[Goal]: Copy exactly the lines from the start of the data below through the one that carries "import Module from 'manifold-3d';", and only those.

[Information provided]:
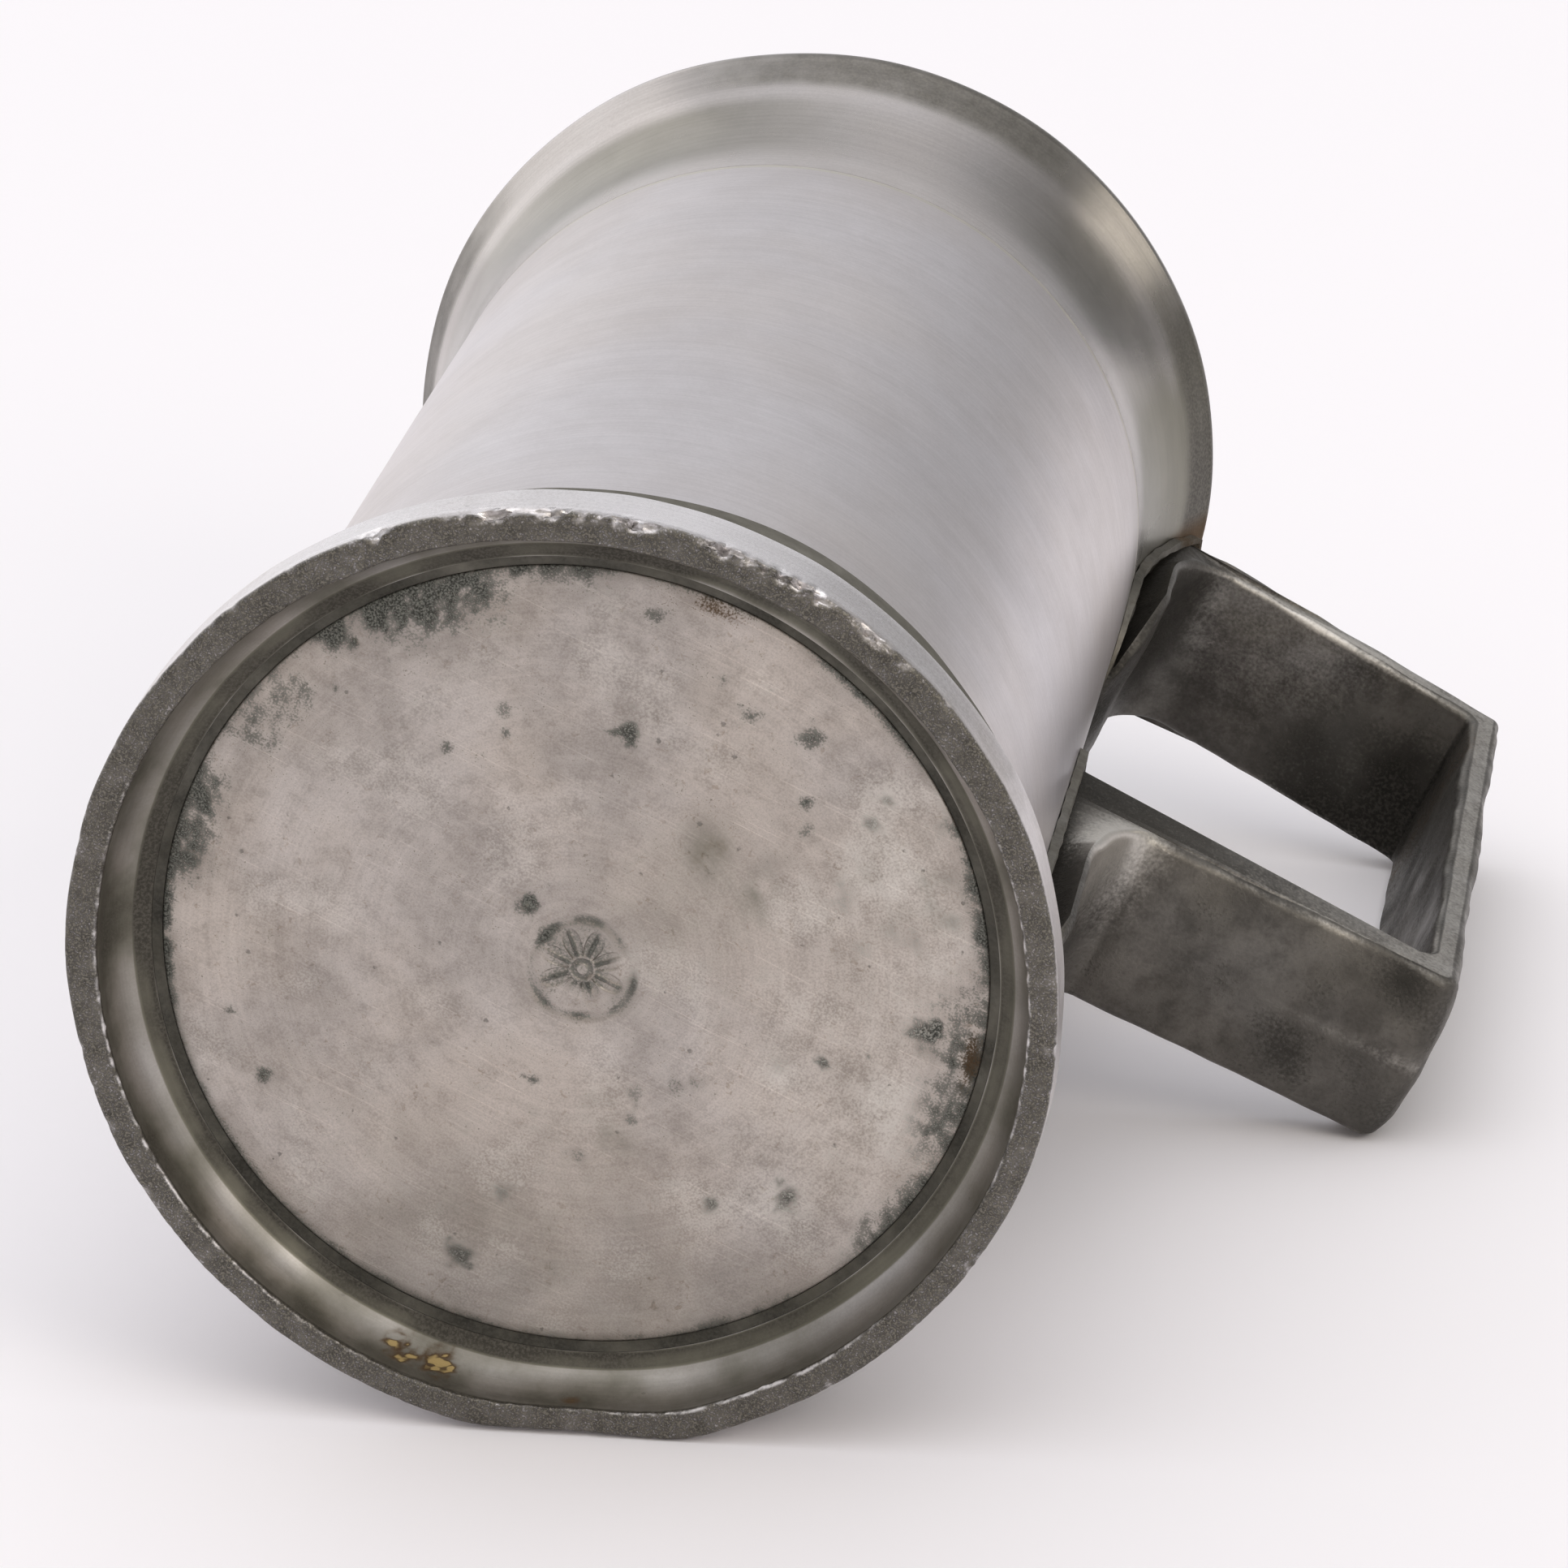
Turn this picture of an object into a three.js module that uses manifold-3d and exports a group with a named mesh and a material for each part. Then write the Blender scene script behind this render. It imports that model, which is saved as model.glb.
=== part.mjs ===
// Pewter mug of the French cylindrical kind, about half a litre: a straight barrel with a coved mouth,
// a flared foot with a sunk bottom plate, and a square strap handle. Every piece is a casting of its own,
// and solder fillets hold the castings together.
//
// Millimetres, +Z up. The mug stands on z = 0. The handle reaches out along +X. The origin is under the
// middle of the mug's outline, so the barrel's axis stands at x = AXIS_X.

import * as THREE from 'three';
import { mergeVertices } from 'three/addons/utils/BufferGeometryUtils.js';
import Module from 'manifold-3d';

// Driving dimensions: the turned castings
const FOOT_R = 43.0;             // outside of the foot ring
const FOOT_BAND_H = 5.2;         // height of the foot's upright outer band
const FOOT_BEVEL_R = 41.7;       // top of the bevel above the band
const FOOT_BEVEL_Z = 8.2;
const FOOT_TOP_Z = 14.0;         // where the foot's shoulder ends on the barrel
const FOOT_SHOULDER = { r: 41.0, z: 14.0, radius: 4.4 };
const STAND_INNER_R = 40.3;      // inner edge of the flat ring that the mug stands on
const RECESS_DEPTH = 6.4;        // standing face to the underside of the bottom plate
const RECESS_COVE = { r: 35.1, z: 1.2, radius: 5.2 };
const SEAT_R = 36.9;             // the foot's inner wall round the bottom plate
const PLATE_R = 36.0;
const PLATE_T = 2.4;
const BARREL_R = 36.2;           // outside of the barrel
const BARREL_WALL = 2.05;        // leaves the 68.3 mm bore of a half-litre measure
const SPIGOT_T = 1.15;           // tongue on the barrel's top that centres the collar
const SPIGOT_H = 2.4;
const COVE_Z = 125.5;            // where the mouth begins to flare
const COVE_END = { r: 40.7, z: 145.4 };
const LIP_R = 1.7;               // radius of the rolled lip
const RIM_R = 41.6;              // widest line of the mouth
const TOTAL_H = 149.6;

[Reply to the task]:
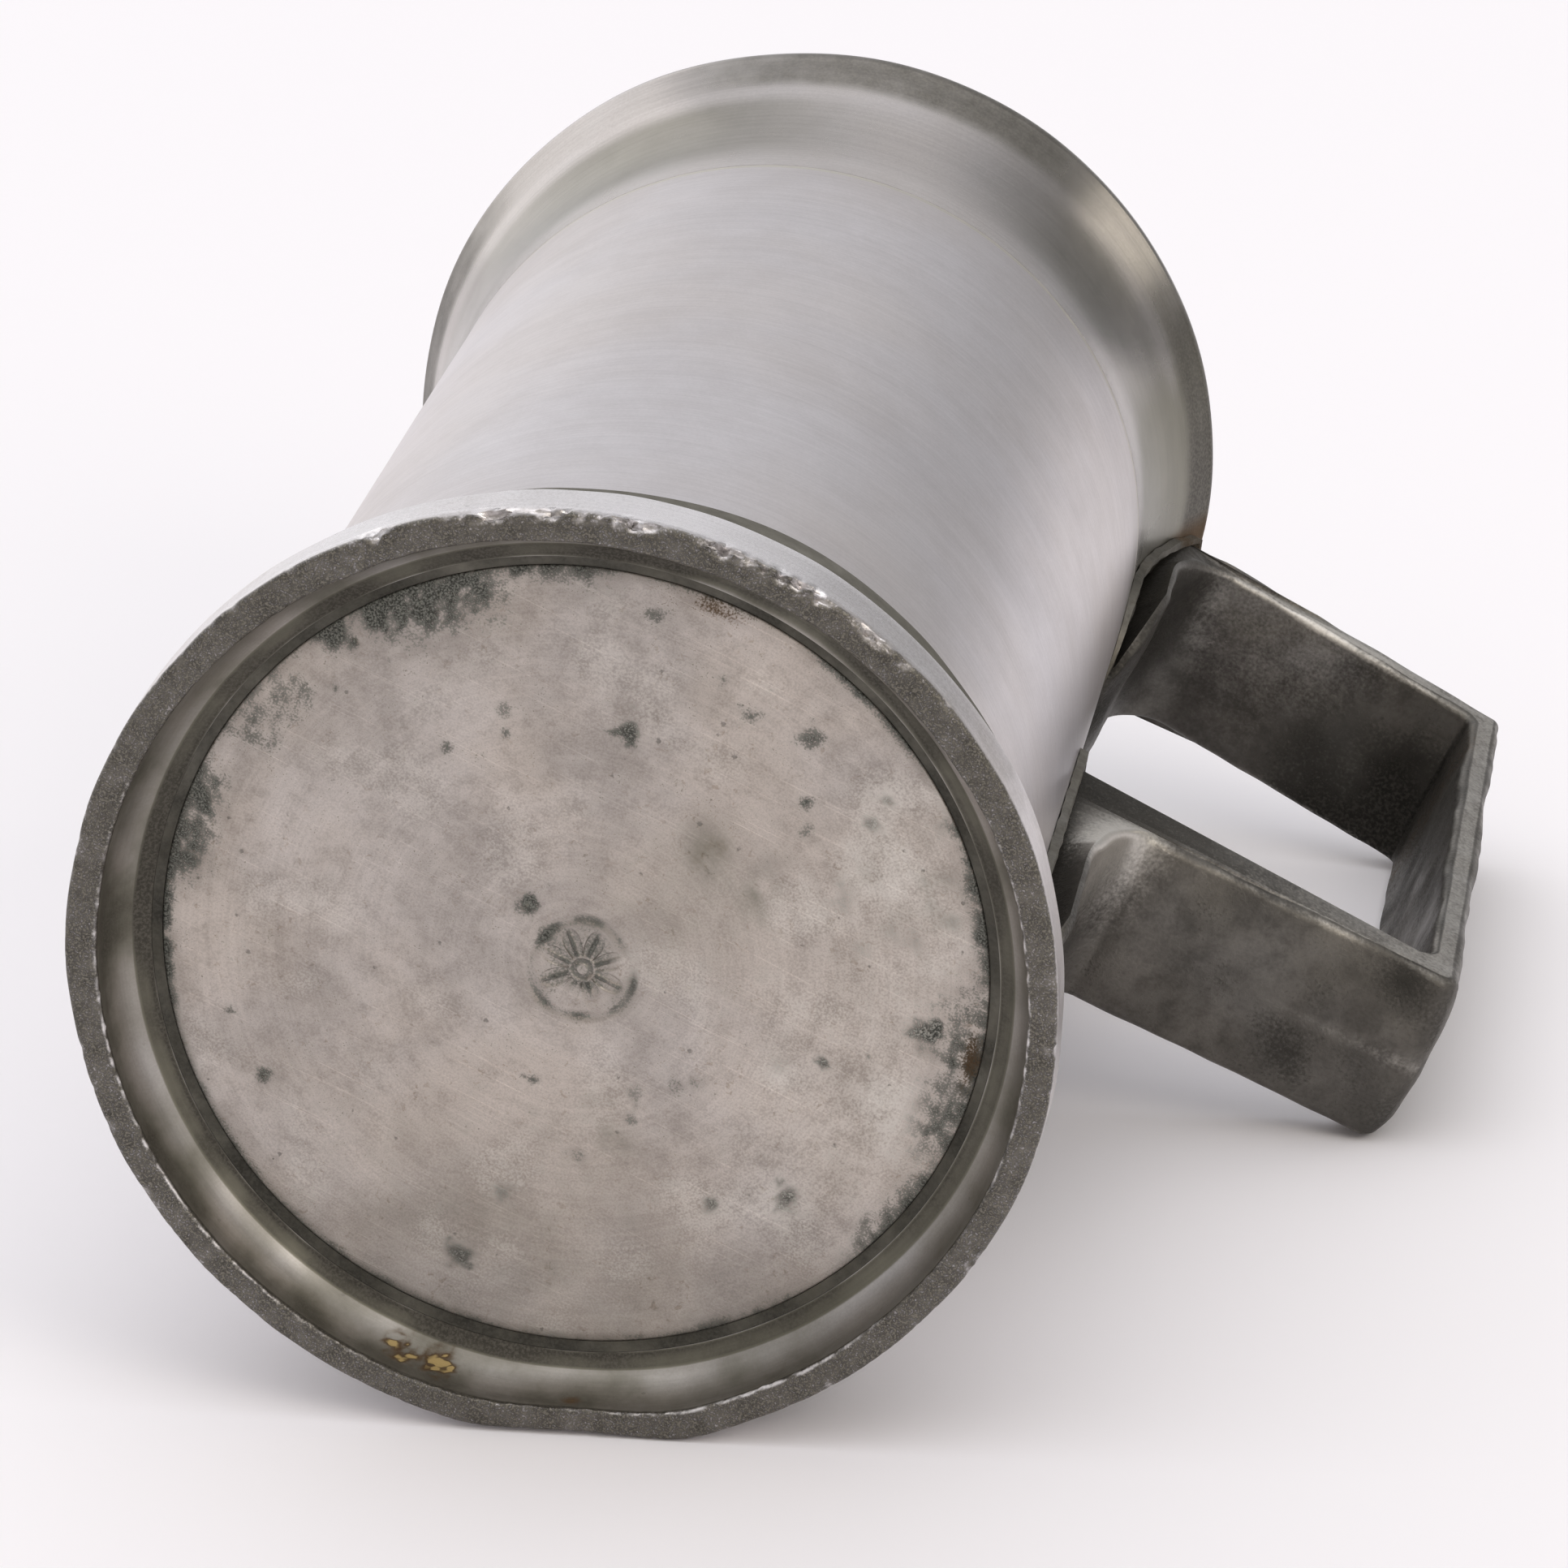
Turn this picture of an object into a three.js module that uses manifold-3d and exports a group with a named mesh and a material for each part. Then write the Blender scene script behind this render. It imports that model, which is saved as model.glb.
=== part.mjs ===
// Pewter mug of the French cylindrical kind, about half a litre: a straight barrel with a coved mouth,
// a flared foot with a sunk bottom plate, and a square strap handle. Every piece is a casting of its own,
// and solder fillets hold the castings together.
//
// Millimetres, +Z up. The mug stands on z = 0. The handle reaches out along +X. The origin is under the
// middle of the mug's outline, so the barrel's axis stands at x = AXIS_X.

import * as THREE from 'three';
import { mergeVertices } from 'three/addons/utils/BufferGeometryUtils.js';
import Module from 'manifold-3d';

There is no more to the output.